Ten Thousand Fathoms is the title of another small painting. Landscape in format yet split in two by a divide of light and shade. At first glance it seems to be a repeated motif on the left and right. But careful inspection shows only a familial relationship. We are pattern seekers, we look for relationships of type and regularity. It is the basis of language and our ability to ‘understand’. Breaks in these patterns draw our mind’s attention, it may be an evolutionary quirk that allows us to quickly spot danger lurking undercover, but it’s also the fulcrum around which the objective and subjective world pivots. ‘The gritty reality of everyday’ is so often stained with the hopes of our internal lives, hopes that have a real world impact. Absolon keeps a copy of ‘The List’ in her studio; which documents the 40,000 plus deaths of refugees and migrants due to European political policies: “its succinct narratives of finality always shock me” she says. This is a central paradox to this and many of Absolon’s paintings. At their heart is a need to see, to not turn away from reality, but towards it, whilst recognising the deep mystery of our internal narratives, stories we tell ourselves and others to give shape, form and colour to our imaginative universe. Absolon feels deeply about the horror of injustice, yet she does not tell you what to think, but patiently gives space for our minds to grasp its portent.
I was surprised to discover that Absolon does not draw – in the traditional sense – instead she finds creative sustenance in the opportunity that the first marks made on the painting’s surface give. Indeed they are not drawn from anything ‘seen’ and ‘observed’ but from a deep poetic reverie and the urge to ‘strike out’. They skirt close to being an image but resist the mundanity of recognition. Closure is not on the cards only a cyclical need to listen and bring forth into sight.
Ultimately any desire to see an illusion is just that, it’s a trick of language, a deception that allows a ‘reading’ of signs and symbols. The word symbol derives from ‘symbolon’ which means ‘to throw together’. It is always tempting to want a symbol to mean something specific, to have a definition which can neatly end any doubt about the mystery of things. Absolon repeatedly throws together, then patiently waits and listens.
Anyone familiar with the process of painting will know the discipline this waiting requires. There isn’t an end to it, it can be and often is tinged with despair, frustration and be weighted with self doubt. It takes a certain kind of faith to live with this, to allow its poetic reality to reveal itself when it is right to do so. We can all experience this at times, repeating it time and again demands a kind of painterly wisdom.

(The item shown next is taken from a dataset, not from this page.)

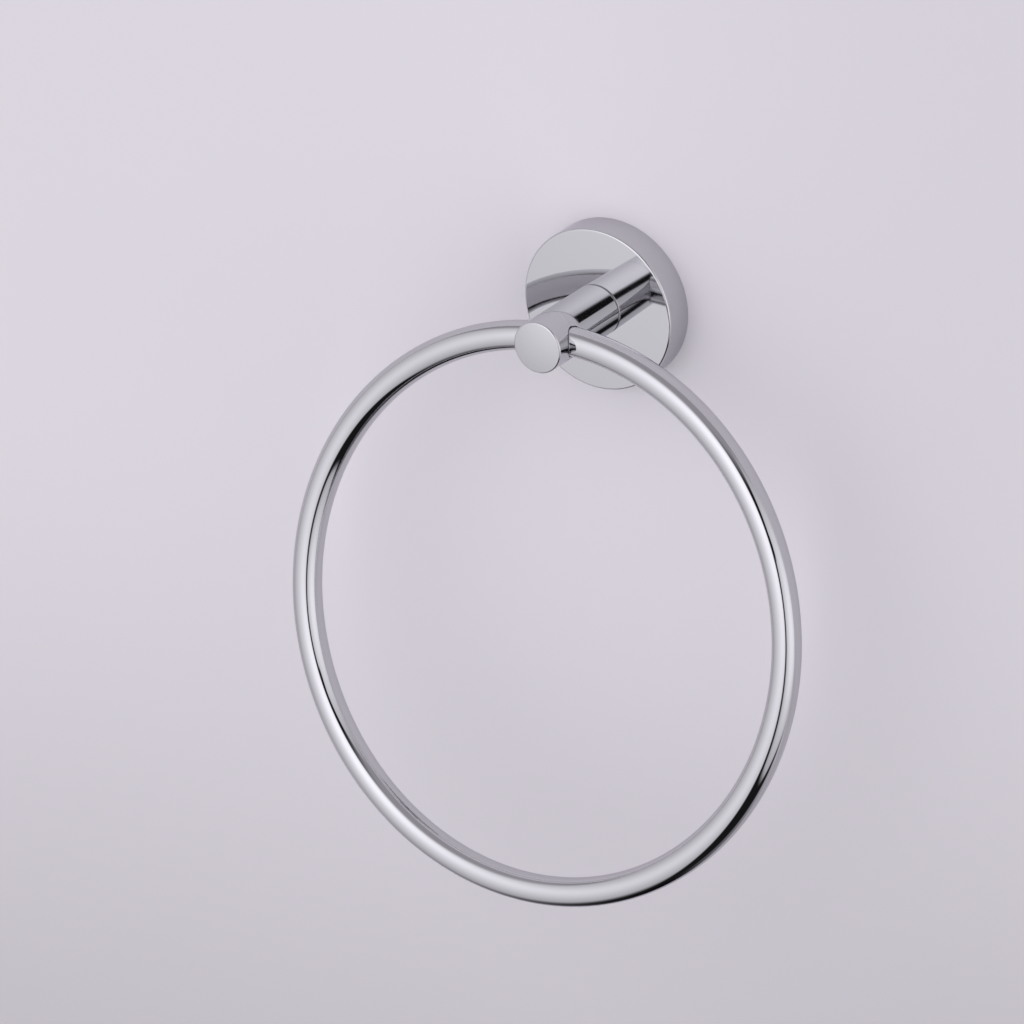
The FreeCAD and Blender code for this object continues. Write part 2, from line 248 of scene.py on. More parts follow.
def polished_chrome(finish):
    """Bright chrome over hand-polished brass: faint smears and a trace of polishing waves."""
    material, board, place, shader = new_material("polished_chrome", finish.chrome)
    smears = board.ramp(clouds(board, place, scale=60.0, detail=3.0), 0.45, 0.75)
    grain = clouds(board, place, scale=900.0)
    waves = clouds(board, place, scale=260.0, detail=1.0)
    film = board.mix(smears * 0.25, shade(finish.chrome), shade(finish.chrome, 0.97))
    board.give(shader, Base_Color=film, Metallic=1.0, Specular_Tint=shade(finish.chrome_edge),
               Roughness=smears * 0.022 + grain * 0.014 + finish.chrome_gloss)
    bumped(board, shader, waves, distance=1.2e-6)
    return material


def plated_steel(finish):
    """Zinc-plated steel of the screws, washers and pin, with turning marks."""
    material, board, place, shader = new_material("plated_steel", finish.steel)
    patches = board.ramp(clouds(board, place, scale=420.0, detail=3.0), 0.35, 0.7)
    turning = board.node("ShaderNodeTexWave", {"wave_type": "RINGS", "rings_direction": "Y"},
                         Vector=place, Scale=1500.0, Distortion=1.5, Detail=1.0)
    marks = board.term(turning.outputs[1])
    tint = board.mix(patches, shade(finish.steel), shade(finish.steel, 0.86))
    board.give(shader, Base_Color=tint, Metallic=1.0,
               Roughness=patches * 0.10 + marks * 0.06 + 0.24)
    bumped(board, shader, marks + patches, distance=6e-6)
    return material


def cast_zinc(finish):
    """Cast zinc of the mounting plate: a dull skin with fine grain and flow marks."""
    material, board, place, shader = new_material("cast_zinc", finish.zinc)
    flow = board.ramp(clouds(board, place, scale=130.0, detail=4.0, roughness=0.6), 0.3, 0.7)
    grain = clouds(board, place, scale=2600.0, detail=3.0, roughness=0.6)
    tint = board.mix(flow, shade(finish.zinc), shade(finish.zinc, 1.18))
    board.give(shader, Base_Color=tint, Metallic=0.9,
               Roughness=flow * 0.12 + grain * 0.12 + 0.34)
    bumped(board, shader, grain + flow, distance=2e-5)
    return material


def get_material(recipe):
    """A finish that several pieces share, made when it is first asked for."""
    made = bpy.data.materials.get(recipe.__name__)
    return made or recipe(bpy.context.scene.towel_ring_finishes)


# Turned pieces

class Skin:
    """Sheets of faces whose corners know which way the real surface faces."""

    def __init__(self):
        self.points, self.facings, self.faces = [], [], []
        self.count = 0

    def sheet(self, points, facings):
        """Add a grid of points and the direction that the surface faces at each."""
        points, facings = np.asarray(points, float), np.asarray(facings, float)
        rows, columns = points.shape[:2]
        corner = np.arange(rows * columns).reshape(rows, columns)
        quads = np.stack([corner[:-1, :-1], corner[1:, :-1], corner[1:, 1:], corner[:-1, 1:]], -1)
        quads = quads.reshape(-1, 4)
        flat, facing = points.reshape(-1, 3), facings.reshape(-1, 3)
        across = flat[quads[:, 2]] - flat[quads[:, 0]]
        along = flat[quads[:, 3]] - flat[quads[:, 1]]
        agrees = (np.cross(across, along) * facing[quads].sum(1)).sum()
        self.add(flat, facing, quads if agrees > 0 else quads[:, ::-1])

    def polygon(self, points, facing):
        """Add one flat face with many corners, turned to the side it faces."""
        points = np.asarray(points, float)
        middle = points.mean(0)
        area = np.cross(points - middle, np.roll(points, -1, 0) - middle).sum(0)
        if area @ np.asarray(facing, float) < 0:
            points = points[::-1]
        self.add(points, np.tile(facing, (len(points), 1)), [np.arange(len(points))])

    def add(self, points, facings, faces):
        """Keep points and the faces between them."""
        self.points.append(points)
        self.facings.append(facings)
        self.faces += [tuple(int(c) + self.count for c in face) for face in faces]
        self.count += len(points)

    def mesh(self, name):
        """One welded mesh, with the facing of each corner as an attribute."""
        points, facings = np.concatenate(self.points), np.concatenate(self.facings)
        mesh = bpy.data.meshes.new(name)
        mesh.from_pydata(points.tolist(), [], self.faces)
        mesh.polygons.foreach_set("use_smooth", [True] * len(mesh.polygons))
        corners = np.concatenate([np.array(face) for face in self.faces])
        layer = mesh.attributes.new(FACING, "FLOAT_VECTOR", "CORNER")
        layer.data.foreach_set("vector", facings[corners].astype(np.float32).ravel())
        weld(mesh)
        return mesh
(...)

‘Leap Before you Look’ is the title of W.H. Auden’s poem from which the title is derived. Making that leap into the unknown is the alpha and omega of Absolon’s paintings. It is a slow-time, one tinged with melancholy, a time that is ‘A solitude ten thousand fathoms deep’. We all see the way the world ‘is’ from who and where we are. Absolon shares this experience trusting that we too may draw out of this ‘throwing together’ something like our reality too.